▸ **Task requirements**: Write each line out again exactly as written.

::::::

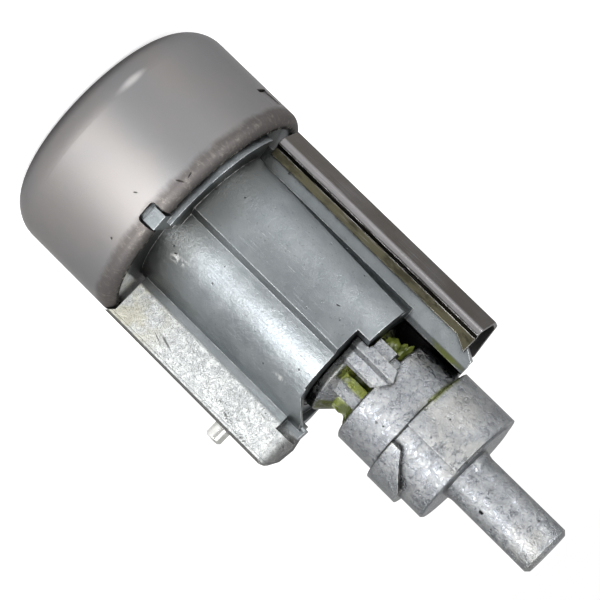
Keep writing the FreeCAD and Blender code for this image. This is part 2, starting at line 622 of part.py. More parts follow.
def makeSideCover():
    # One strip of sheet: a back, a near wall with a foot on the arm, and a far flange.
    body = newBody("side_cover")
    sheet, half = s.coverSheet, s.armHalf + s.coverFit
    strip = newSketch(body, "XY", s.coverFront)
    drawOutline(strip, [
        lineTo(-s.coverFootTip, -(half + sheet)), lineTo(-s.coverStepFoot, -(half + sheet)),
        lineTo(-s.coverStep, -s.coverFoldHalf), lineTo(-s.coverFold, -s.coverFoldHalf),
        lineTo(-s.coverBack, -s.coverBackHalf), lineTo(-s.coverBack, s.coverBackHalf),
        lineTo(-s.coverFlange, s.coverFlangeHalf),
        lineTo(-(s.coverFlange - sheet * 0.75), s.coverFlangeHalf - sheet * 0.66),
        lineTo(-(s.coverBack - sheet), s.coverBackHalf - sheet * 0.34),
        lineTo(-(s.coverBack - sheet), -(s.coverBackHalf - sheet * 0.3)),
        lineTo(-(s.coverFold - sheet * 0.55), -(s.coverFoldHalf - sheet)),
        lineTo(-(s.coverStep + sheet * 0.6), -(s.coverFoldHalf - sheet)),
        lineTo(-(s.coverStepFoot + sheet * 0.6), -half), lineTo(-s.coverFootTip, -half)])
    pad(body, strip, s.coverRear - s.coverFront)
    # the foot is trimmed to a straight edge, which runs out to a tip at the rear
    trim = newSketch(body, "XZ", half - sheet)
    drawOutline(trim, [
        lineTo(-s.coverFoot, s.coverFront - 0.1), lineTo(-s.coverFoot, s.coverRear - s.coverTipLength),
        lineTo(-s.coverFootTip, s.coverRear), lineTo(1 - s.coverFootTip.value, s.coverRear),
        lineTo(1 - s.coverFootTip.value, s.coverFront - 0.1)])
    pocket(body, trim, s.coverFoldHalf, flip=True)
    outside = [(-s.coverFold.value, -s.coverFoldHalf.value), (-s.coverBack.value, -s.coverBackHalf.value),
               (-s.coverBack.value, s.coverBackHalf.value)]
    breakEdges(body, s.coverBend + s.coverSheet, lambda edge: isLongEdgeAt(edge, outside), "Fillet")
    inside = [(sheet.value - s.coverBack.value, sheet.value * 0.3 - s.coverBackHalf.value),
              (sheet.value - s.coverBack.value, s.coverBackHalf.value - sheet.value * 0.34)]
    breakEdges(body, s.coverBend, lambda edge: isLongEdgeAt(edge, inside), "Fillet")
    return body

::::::

▸ **The response**:
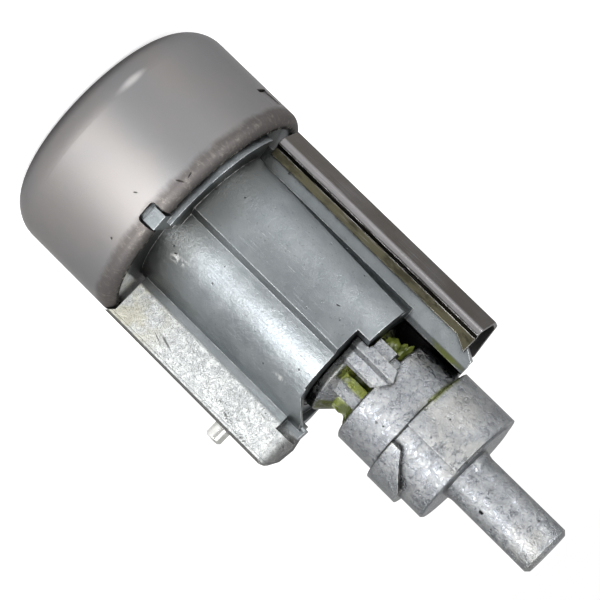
Keep writing the FreeCAD and Blender code for this image. This is part 2, starting at line 622 of part.py. More parts follow.
def makeSideCover():
    # One strip of sheet: a back, a near wall with a foot on the arm, and a far flange.
    body = newBody("side_cover")
    sheet, half = s.coverSheet, s.armHalf + s.coverFit
    strip = newSketch(body, "XY", s.coverFront)
    drawOutline(strip, [
        lineTo(-s.coverFootTip, -(half + sheet)), lineTo(-s.coverStepFoot, -(half + sheet)),
        lineTo(-s.coverStep, -s.coverFoldHalf), lineTo(-s.coverFold, -s.coverFoldHalf),
        lineTo(-s.coverBack, -s.coverBackHalf), lineTo(-s.coverBack, s.coverBackHalf),
        lineTo(-s.coverFlange, s.coverFlangeHalf),
        lineTo(-(s.coverFlange - sheet * 0.75), s.coverFlangeHalf - sheet * 0.66),
        lineTo(-(s.coverBack - sheet), s.coverBackHalf - sheet * 0.34),
        lineTo(-(s.coverBack - sheet), -(s.coverBackHalf - sheet * 0.3)),
        lineTo(-(s.coverFold - sheet * 0.55), -(s.coverFoldHalf - sheet)),
        lineTo(-(s.coverStep + sheet * 0.6), -(s.coverFoldHalf - sheet)),
        lineTo(-(s.coverStepFoot + sheet * 0.6), -half), lineTo(-s.coverFootTip, -half)])
    pad(body, strip, s.coverRear - s.coverFront)
    # the foot is trimmed to a straight edge, which runs out to a tip at the rear
    trim = newSketch(body, "XZ", half - sheet)
    drawOutline(trim, [
        lineTo(-s.coverFoot, s.coverFront - 0.1), lineTo(-s.coverFoot, s.coverRear - s.coverTipLength),
        lineTo(-s.coverFootTip, s.coverRear), lineTo(1 - s.coverFootTip.value, s.coverRear),
        lineTo(1 - s.coverFootTip.value, s.coverFront - 0.1)])
    pocket(body, trim, s.coverFoldHalf, flip=True)
    outside = [(-s.coverFold.value, -s.coverFoldHalf.value), (-s.coverBack.value, -s.coverBackHalf.value),
               (-s.coverBack.value, s.coverBackHalf.value)]
    breakEdges(body, s.coverBend + s.coverSheet, lambda edge: isLongEdgeAt(edge, outside), "Fillet")
    inside = [(sheet.value - s.coverBack.value, sheet.value * 0.3 - s.coverBackHalf.value),
              (sheet.value - s.coverBack.value, s.coverBackHalf.value - sheet.value * 0.34)]
    breakEdges(body, s.coverBend, lambda edge: isLongEdgeAt(edge, inside), "Fillet")
    return body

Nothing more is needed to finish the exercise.